There any many different types of mediation. You may have heard of transcendental or guided imagery mediation, love and kindness or even yoga meditation. It’s a good idea to experiment and find the kind that resonates with you.

Many beginners like the guided meditations available from mobile apps, such as Headspace and Calm. YouTube videos and podcasts are also helpful for discovering different styles of meditating, including tips for meditation for kids.

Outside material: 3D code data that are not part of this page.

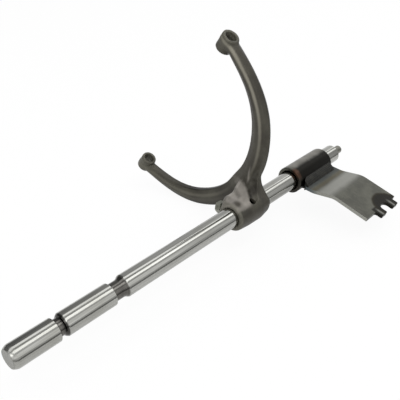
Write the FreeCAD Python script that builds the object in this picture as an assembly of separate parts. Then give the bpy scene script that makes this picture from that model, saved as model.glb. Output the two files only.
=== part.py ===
import FreeCAD, Part
import math
import os
from FreeCAD import Vector

# Shift rail with its forged fork and welded selector lever, all sizes in mm.
# X runs along the rail from its flat front end, Z is up, and the lever points to -Y.

# Rail, with the stations measured along X from the flat front end
RAIL_D = 19.05
CROWN_LENGTH = 5.0
CROWN_FACE_R = 7.6
GROOVE_1_START = 37.4
GROOVE_1_FLOOR_LENGTH = 4.8
GROOVE_1_FLOOR_R = 7.05
GROOVE_1_WALL_R = 8.3
GROOVE_1_END = 44.5
GROOVE_1_BEVEL_RUN = 1.6
GROOVE_2_START = 87.9
GROOVE_2_FLOOR_LENGTH = 8.4
GROOVE_2_FLOOR_R = 7.5
GROOVE_2_SWEEP_R = 7.0
GROOVE_2_SWEEP_DEG = 40.0
GROOVE_2_END = 101.6
GROOVE_EDGE = 0.4
RAIL_TAIL = 23.2
RAIL_END_CHAMFER = 1.0
PILOT_D = 8.8
PILOT_LENGTH = 15.0
PILOT_EDGE = 1.2

# Fork hub, turned about the rail
FORK_ROLL = 35.8
HUB_START = 230.8
HUB_LENGTH = 43.0
HUB_FACE_R = 12.6
HUB_RIM_R = 14.1
HUB_RIM_RUN = 1.8
HUB_SHOULDER_R = 15.1
HUB_CREST_R = 15.35
HUB_END_R = 13.3
HUB_SHOULDER_SHARE = 0.33
HUB_CREST_SHARE = 0.72
SLIP_FIT = 0.03
BORE_CHAMFER = 0.4

# Fork arms: throat circle and the plane the arms lean in
ARM_PLANE_SETBACK = 1.5
ARM_PLANE_HEIGHT = 30.0
ARM_LEAN = 3.1
THROAT_R = 96.0
THROAT_BOTTOM = 34.0

# Sections along each arm: angle, gap to the throat circle, width, half thickness
STATION_DEG = (0.0, 8.0, 16.0, 28.0, 42.0, 56.0, 68.0, 76.0, 82.0)
STATION_GAP = (-0.4, 0.6, 1.0, 0.7, 0.3, -1.1, -2.7, -2.5, -0.6)
STATION_WIDTH = (25.5, 21.8, 20.3, 18.9, 16.9, 14.5, 13.1, 11.5, 9.1)
STATION_HALF = (5.8, 5.8, 5.8, 5.8, 5.8, 5.8, 5.9, 6.5, 7.6)
INNER_FLAT_HALF = 3.2
INNER_CREST_SHARE = 0.3
OUTER_CREST_SHARE = 0.6
OUTER_DRAFT_WIDTH = 2.2
OUTER_DRAFT_DROP = 1.4
PARTING_HALF = 0.7

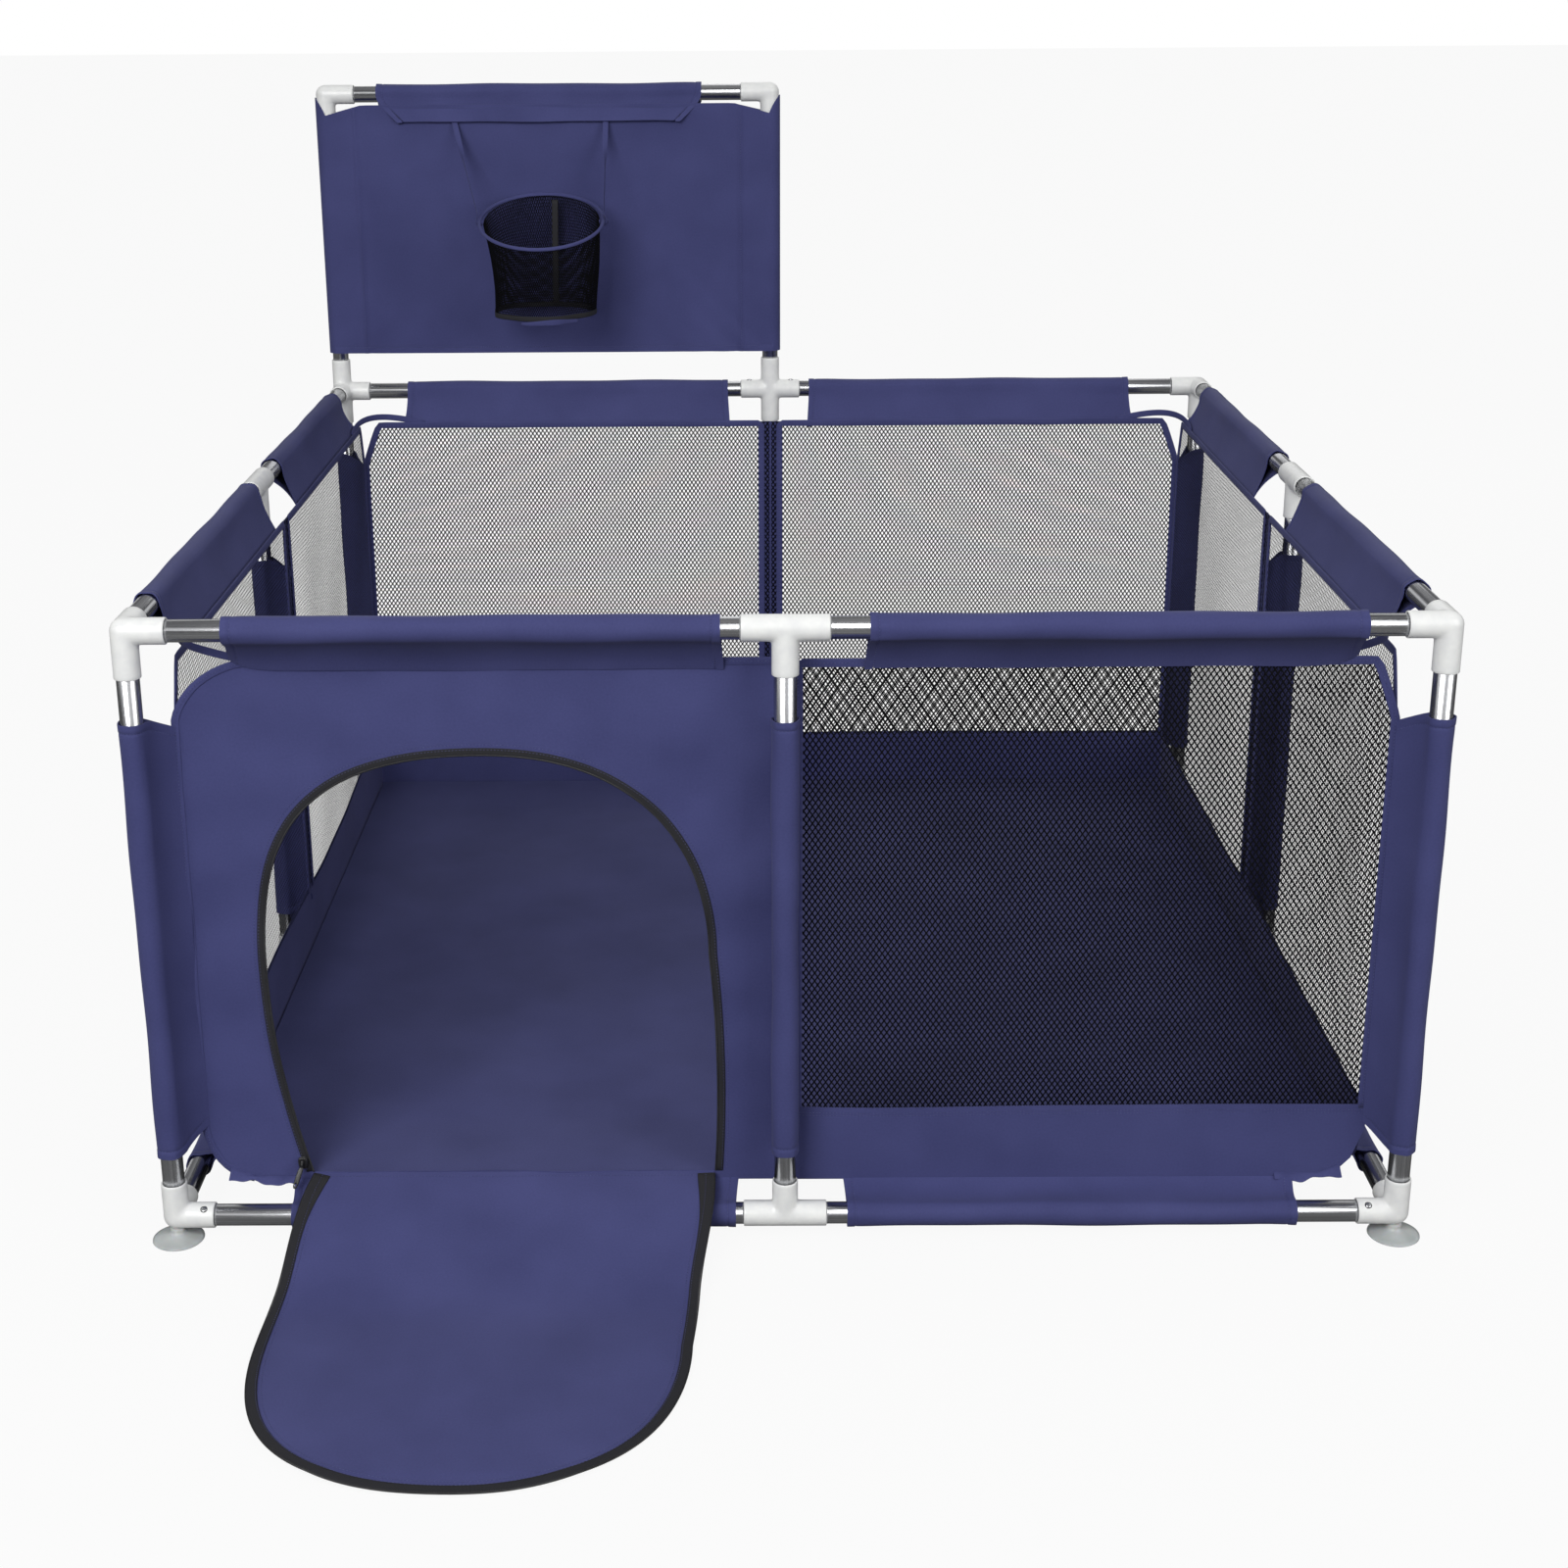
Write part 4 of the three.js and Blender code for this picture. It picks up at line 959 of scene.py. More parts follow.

Basic mindfulness meditation is a simple and accessible way for anyone to get started. Here’s how to try it out:

  1.        Find a quiet space and sit comfortably on a chair or on the floor, in an alert but relaxed position.
  2.        Breathe normally through your nose with your eyes closed. Focus on your breath and try to tune out any thoughts, sounds or feelings you may experience. Your mind will have a tendency to wander. When you feel it wandering, bring your focus back to your breath.
  3.        Slowly scan your body and notice if any region feels tense or stiff. Focus on trying to ease those areas and relax your muscles.
  4.        Consider using a mantra. A mantra can help focus thoughts around a central idea by repeating that idea or phrase over and over.
  5.        Practice daily for as little as 3-5 minutes and work your way up to 45 minutes or an hour. Try to meditate at the same time each day, to create a habit. Many find it a good way to begin their day on a calm, positive note. Others prefer to meditate before bed, in order to enjoy a more restful night’s sleep.

Feeling more relaxed? The benefits of meditation can come quickly, but don’t be discouraged if you don’t notice a difference right away. Stick with it. Like any new skill, learning to meditate takes time and patience.